# EOPF Zarr Explorer Sentinel-2 L2A Data Structure Analysis

This notebook analyzes the EOPF (Earth Observation Processing Framework) Sentinel-2 L2A Zarr dataset structure

## Objectives

1. **Data Structure Analysis**: Complete inventory of EOPF Sentinel-2 L2A dataset structure, chunking, and compression
2. **Hierarchy Size Analysis**: Display the size of the hierarchy data structure with sums at group level
3. **Metadata Analysis**: Analyze current metadata conventions and CRS handling
4. **Performance Analysis**: Identify bottlenecks for web access patterns
5. **Optimization Recommendations**: Document findings with recommendations for optimization

## Dataset

**Target Dataset**: `s2l2_test.zarr`
- **Product Type**: Sentinel-2 Level 2A (Bottom-of-Atmosphere reflectance)
- **Processing Level**: L2A (atmospherically corrected)

## Setup and Data Loading

In [None]:
# Import required libraries
import json
import warnings
import requests
from pathlib import Path

# Import our analysis utilities
from eopf_analysis_utils import (
    load_eopf_dataset,
    analyze_hierarchy_sizes,
    print_hierarchy_sizes
)

# Suppress warnings for cleaner output
warnings.filterwarnings('ignore', category=UserWarning)

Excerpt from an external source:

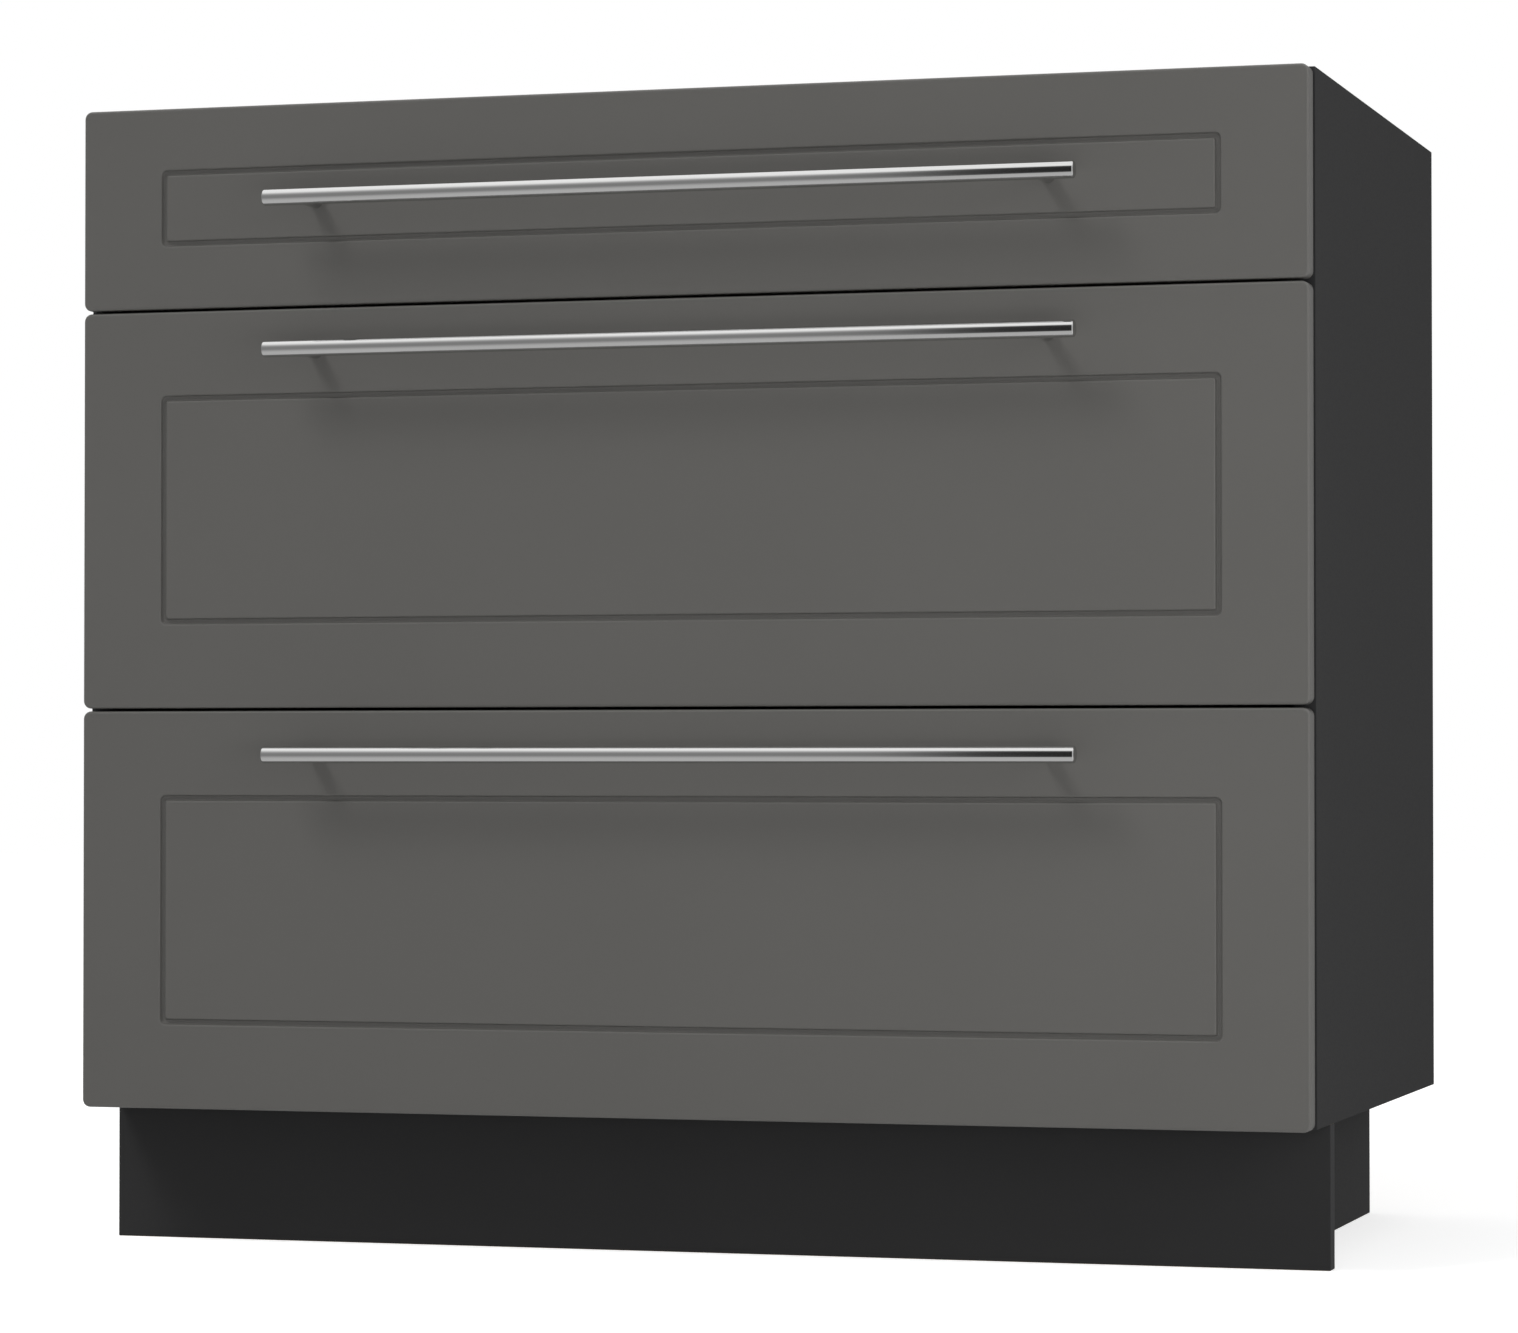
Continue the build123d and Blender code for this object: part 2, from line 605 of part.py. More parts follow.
for drawer in drawers:
    name = drawer.name
    box_low = drawer.low + drawer_rise
    front_high = drawer.low + drawer.height
    handle_z = front_high - drawer.handle_drop

    with BuildPart() as drawer_front:
        slab(-front_half, front_half, front_face, front_inner, drawer.low, front_high)
        fillet(drawer_front.edges().filter_by(Axis.Y), radius=front_corner_radius)
        fillet(drawer_front.faces().sort_by(Axis.Y)[0].edges(), radius=front_edge_radius)
        groove_high = front_high - drawer.groove_above
        groove_low = drawer.low + drawer.groove_below
        groove_span = 2 * (front_half - groove_side_margin)
        with BuildSketch(backward(0, front_face, (groove_high + groove_low) / 2)) as groove:
            RectangleRounded(groove_span, groove_high - groove_low, groove_corner_radius)
            RectangleRounded(groove_span - 2 * groove_width,
                             groove_high - groove_low - 2 * groove_width,
                             groove_inner_radius, mode=Mode.SUBTRACT)
        extrude(groove.sketch, amount=groove_depth, taper=groove_wall_taper, mode=Mode.SUBTRACT)
        for x in handle_points:
            rod(forward(x, front_inner, handle_z), handle_screw_radius + handle_screw_room,
                0, front_thickness, Mode.SUBTRACT)
        for hand, side in both_sides:
            for seat in bracket_seats(side, drawer):
                rod(seat, small_screw_radius + fit, bracket_sheet, bracket_sheet + front_screw_length,
                    Mode.SUBTRACT)
            if drawer.gallery:
                for seat in holder_screw_planes(side, drawer)[:2]:
                    rod(seat, small_screw_radius + fit, holder_plate, holder_plate + front_screw_length,
                        Mode.SUBTRACT)
    save(drawer_front, f"drawer_front_{name}")

    with BuildPart() as handle_bar:
        bar_plane = Plane(origin=(0, bar_y, handle_z), z_dir=(1, 0, 0))
        rod(bar_plane, bar_diameter / 2, -bar_length / 2, bar_length / 2)
        chamfer(handle_bar.edges().filter_by(GeomType.CIRCLE), length=bar_end_chamfer)
        for x in handle_points:
            rod(forward(x, bar_y + bar_diameter / 2, handle_z), post_spigot_radius + fit, 0,
                post_spigot_length + end_room, Mode.SUBTRACT)
    save(handle_bar, f"handle_bar_{name}")

    with BuildPart() as handle_posts:
        for x in handle_points:
            foot = forward(x, front_face, handle_z)
            rod(foot, post_diameter / 2, 0, handle_clearance + bar_diameter / 2)
        rod(bar_plane, bar_diameter / 2, -bar_length / 2, bar_length / 2, Mode.SUBTRACT)
        for x in handle_points:
            foot = forward(x, front_face, handle_z)
            rod(foot, post_spigot_radius, handle_clearance - spigot_root,
                handle_clearance + post_spigot_length)
            rod(foot, handle_screw_radius + fit, 0, handle_screw_bite + 2 * end_room, Mode.SUBTRACT)
    save(handle_posts, f"handle_posts_{name}")

    side_section = [
        (web_outer, 0), (web_inner + shelf_depth, 0), (web_inner + shelf_depth, side_sheet),
        (web_inner, side_sheet), (web_inner, side_height), (web_outer - hem_width, side_height),
        (web_outer - hem_width, side_height - hem_drop),
        (web_outer - hem_width + side_sheet, side_height - hem_drop),
        (web_outer - hem_width + side_sheet, side_height - side_sheet),
        (web_outer, side_height - side_sheet), (web_outer, flange_high), (flange_gap, flange_high),
        (flange_gap, flange_low), (web_outer, flange_low),
    ]
    for hand, side in both_sides:
        with BuildPart() as drawer_side:
            sheet_run(side, side_section, box_low, front_inner, box_rear)
            for plane in rivet_planes(side, drawer):
                rod(plane, rivet_radius + fit, 0, bracket_sheet + side_sheet, Mode.SUBTRACT)
            for plane in back_screw_planes(side, drawer):
                rod(plane, small_screw_radius + fit, 0, side_sheet, Mode.SUBTRACT)
            for plane in floor_screw_planes(side, drawer):
                rod(plane, small_screw_radius + fit, 0, side_sheet, Mode.SUBTRACT)
            rod(rear_axle_plane(side, drawer), axle_radius + fit, 0, side_sheet, Mode.SUBTRACT)
        save(drawer_side, f"drawer_side_{hand}_{name}")

    with BuildPart() as drawer_bottom:
        slab(-box_half + board_gap, box_half - board_gap, front_inner + board_gap, box_rear,
             box_low + side_sheet, box_low + box_floor)
        for hand, side in both_sides:
            for plane in floor_screw_planes(side, drawer):
                rod(plane, small_screw_radius + fit, side_sheet, board - front_skin, Mode.SUBTRACT)
    save(drawer_bottom, f"drawer_bottom_{name}")

    with BuildPart() as drawer_back:
        slab(-box_half + board_gap, box_half - board_gap, box_rear - board, box_rear,
             box_low + box_floor, box_low + box_floor + drawer.back_height)
        for hand, side in both_sides:
            for plane in back_screw_planes(side, drawer):
                rod(plane, small_screw_radius + fit, side_sheet, back_screw_length, Mode.SUBTRACT)
            if drawer.gallery:
                for seat in holder_screw_planes(side, drawer)[2:]:
                    rod(seat, small_screw_radius + fit, holder_plate, holder_plate + front_screw_length,
                        Mode.SUBTRACT)
    save(drawer_back, f"drawer_back_{name}")

    with BuildPart() as front_brackets:
        for hand, side in both_sides:
            outer_x = side * (inner_half - web_outer)
            leg = sorted((outer_x, outer_x + side * bracket_sheet))
            foot = sorted((outer_x, outer_x + side * bracket_width))
            low = box_low + bracket_low
            high = box_low + bracket_high
            slab(*leg, front_inner, front_inner + bracket_length, low, high)
            slab(*foot, front_inner, front_inner + bracket_sheet, low, high)
            for plane in rivet_planes(side, drawer):
                rod(plane, rivet_radius + fit, 0, bracket_sheet, Mode.SUBTRACT)
            for seat in bracket_seats(side, drawer):
                rod(seat, small_screw_radius + fit, 0, bracket_sheet, Mode.SUBTRACT)
    save(front_brackets, f"front_brackets_{name}")

    with BuildPart() as drawer_fasteners:
        for x in handle_points:
            screw(forward(x, front_inner, handle_z), handle_screw_radius, front_thickness + handle_screw_bite,
                  handle_screw_head_radius, handle_screw_head)
        for hand, side in both_sides:
            for seat in bracket_seats(side, drawer):
                screw(seat, small_screw_radius, front_screw_length + bracket_sheet - end_room,
                      small_screw_head_radius, small_screw_head)
            for plane in rivet_planes(side, drawer):
                tail = bracket_sheet + side_sheet
                turned(plane, [(0, -rivet_head), (rivet_head_radius - rivet_head / 2, -rivet_head),
                               (rivet_head_radius, 0), (rivet_radius, 0), (rivet_radius, tail),
                               (rivet_tail_radius, tail), (rivet_tail_radius, tail + rivet_tail),
                               (0, tail + rivet_tail)])
            for plane in back_screw_planes(side, drawer):
                screw(plane, small_screw_radius, back_screw_length - end_room, small_screw_head_radius,
                      small_screw_head)
            for plane in floor_screw_planes(side, drawer):
                screw(plane, small_screw_radius, board - front_skin - end_room, small_screw_head_radius,
                      small_screw_head)
            if drawer.gallery:
                for seat in holder_screw_planes(side, drawer):
                    screw(seat, small_screw_radius, front_screw_length + holder_plate - end_room,
                          small_screw_head_radius, small_screw_head)
    save(drawer_fasteners, f"drawer_fasteners_{name}")

    with BuildPart() as rear_roller_pins:
        for hand, side in both_sides:
            axle_pin(rear_axle_plane(side, drawer), side_sheet, rear_shoulder)
    save(rear_roller_pins, f"rear_roller_pins_{name}")

    with BuildPart() as rear_rollers:
        for hand, side in both_sides:
            roller(rear_axle_plane(side, drawer), side_sheet, rear_shoulder)
    save(rear_rollers, f"rear_rollers_{name}")

    with BuildPart() as front_rollers:
        for hand, side in both_sides:
            roller(front_axle_plane(side, drawer), rail_sheet, front_shoulder)
    save(front_rollers, f"front_rollers_{name}")

    if drawer.gallery:
        with BuildPart() as gallery_rods:
            for hand, side in both_sides:
                front_end, rear_end = holder_planes(side, drawer)
                span = rear_end.origin.Y - front_end.origin.Y
                rod(backward(front_end.origin.X, front_inner, front_end.origin.Z), gallery_radius,
                    holder_plate + fit, span - holder_plate - fit)
        save(gallery_rods, f"gallery_rods_{name}")

        with BuildPart() as gallery_holders:
            for hand, side in both_sides:
                for plane in holder_planes(side, drawer):
                    with BuildSketch(plane) as plate:
                        Rectangle(2 * (gallery_radius + holder_wall), holder_height)
                    extrude(plate.sketch, amount=-holder_plate)
                    rod(plane, gallery_radius + holder_wall, -holder_plate - holder_depth, 0)
                    rod(plane, gallery_radius + fit, -holder_plate - holder_depth, -holder_plate,
                        Mode.SUBTRACT)
                for seat in holder_screw_planes(side, drawer):
                    rod(seat, small_screw_radius + fit, 0, holder_plate, Mode.SUBTRACT)
        save(gallery_holders, f"gallery_holders_{name}")
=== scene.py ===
from math import radians

import bpy
import numpy as np
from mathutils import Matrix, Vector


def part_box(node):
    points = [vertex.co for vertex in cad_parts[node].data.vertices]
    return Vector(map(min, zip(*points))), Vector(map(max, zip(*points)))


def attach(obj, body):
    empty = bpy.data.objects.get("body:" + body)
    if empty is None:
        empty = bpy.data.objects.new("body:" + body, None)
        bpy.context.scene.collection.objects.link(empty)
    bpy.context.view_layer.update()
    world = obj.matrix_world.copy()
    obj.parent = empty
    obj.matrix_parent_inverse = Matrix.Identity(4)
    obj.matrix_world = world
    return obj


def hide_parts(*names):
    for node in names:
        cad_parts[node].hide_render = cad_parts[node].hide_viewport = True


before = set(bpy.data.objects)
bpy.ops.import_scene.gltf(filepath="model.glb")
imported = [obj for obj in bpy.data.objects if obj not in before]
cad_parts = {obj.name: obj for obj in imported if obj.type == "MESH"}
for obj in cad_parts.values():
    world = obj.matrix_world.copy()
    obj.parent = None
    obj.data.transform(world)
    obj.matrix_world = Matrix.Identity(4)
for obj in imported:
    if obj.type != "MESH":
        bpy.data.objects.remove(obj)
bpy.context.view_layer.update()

# A kitchen base cabinet: one shallow drawer over two deep ones, on a plinth of boards.
# Metres, in the frame's own axes: X runs to the right, Y to the back and Z up.

MM = 0.001
HANDS = {"left": -1, "right": 1}
DRAWERS = ("bottom", "middle", "top")
DEEP_DRAWERS = ("bottom", "middle")


# ---- Camera and lamps ----------------------------------------------------------------------------
FILM_WIDTH, LENS = 36.0, 118.64                # in millimetres
CAMERA_PLACE = (1.0593, -3.5693, 0.3483)
LOOKS_UP, LOOKS_LEFT = 1.0946, 16.6709         # in degrees
FARTHEST = 60.0


def photographer():
    """The camera stands well back and to the right, as high as the lowest drawer, with a long lens."""
    data = bpy.data.cameras.new("camera")
    data.sensor_fit, data.sensor_width, data.lens = "HORIZONTAL", FILM_WIDTH, LENS
    data.clip_end = FARTHEST
    camera = bpy.data.objects.new("camera", data)
    camera.location = CAMERA_PLACE
    camera.rotation_euler = (radians(90 + LOOKS_UP), 0, radians(LOOKS_LEFT))
    bpy.context.scene.collection.objects.link(camera)
    bpy.context.scene.camera = camera
    bpy.context.scene.view_settings.view_transform = "Standard"


def soft_light(name, place, aim, width, height, power):
    """A softbox: an area light at place, turned to aim. It shows neither to the camera nor in a shine."""
    data = bpy.data.lights.new(name, "AREA")
    data.shape, data.size, data.size_y, data.energy = "RECTANGLE", width, height, power
    lamp = bpy.data.objects.new(name, data)
    lamp.location = place
    right, ahead, up = np.array(aim) - np.array(place)
    lamp.rotation_euler = (np.arctan2(np.hypot(right, ahead), -up), 0, np.arctan2(-right, ahead))
    lamp.visible_camera = lamp.visible_glossy = False
    bpy.context.scene.collection.objects.link(lamp)


# ---- Shader language -----------------------------------------------------------------------------
class Wire:
    """A shader socket that takes part in Python sums: every operator adds one Math node."""

    def __init__(self, bench, socket):
        self.bench, self.socket = bench, socket

    def also(self, name):
        """Another output of the same node."""
        return Wire(self.bench, self.socket.node.outputs[name])

    def sum(self, operation, first, second):
        """The wire out of a Math node that works out first and second."""
        return self.bench.node("ShaderNodeMath", {"operation": operation}, {0: first, 1: second})

    def __add__(self, other):
        return self.sum("ADD", self, other)

    def __radd__(self, other):
        return self.sum("ADD", other, self)

    def __sub__(self, other):
        return self.sum("SUBTRACT", self, other)

    def __rsub__(self, other):
        return self.sum("SUBTRACT", other, self)

    def __mul__(self, other):
        return self.sum("MULTIPLY", self, other)

    def __rmul__(self, other):
        return self.sum("MULTIPLY", other, self)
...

print("✅ Libraries and utilities imported successfully")

In [None]:
# Dataset configuration
DATASET_URL = "/home/emathot/Workspace/eopf-explorer/data-model/tests-output/eopf_geozarr/s2l2_test.zarr"

print(f"🌐 Dataset URL: {DATASET_URL}")

from xarray.namedarray.parallelcompat import list_chunkmanagers
chunk_managers = list_chunkmanagers()
for cm in chunk_managers:
    print(f"Chunk manager: {cm}")

from dask.distributed import Client
client = Client()  # set up local cluster on your laptop
client

In [None]:
# Load the EOPF dataset
zarr_store, datatree = load_eopf_dataset(DATASET_URL)

print(f"\n📁 Store keys: {list(zarr_store.keys())}")
print(f"🌳 Datatree groups: {list(datatree.groups)}")
print(f"📊 Datatree variables: {list(datatree.variables)}")

# Display basic structure
print("\n=== Zarr Store Structure ===")
print(zarr_store.tree())

## Hierarchy Size Analysis

This section analyzes the size of the hierarchy data structure with sums at group level, providing insights into data distribution and storage requirements.

In [None]:
# Analyze hierarchy sizes with group-level sums using xarray
size_analysis = analyze_hierarchy_sizes(datatree, zarr_store)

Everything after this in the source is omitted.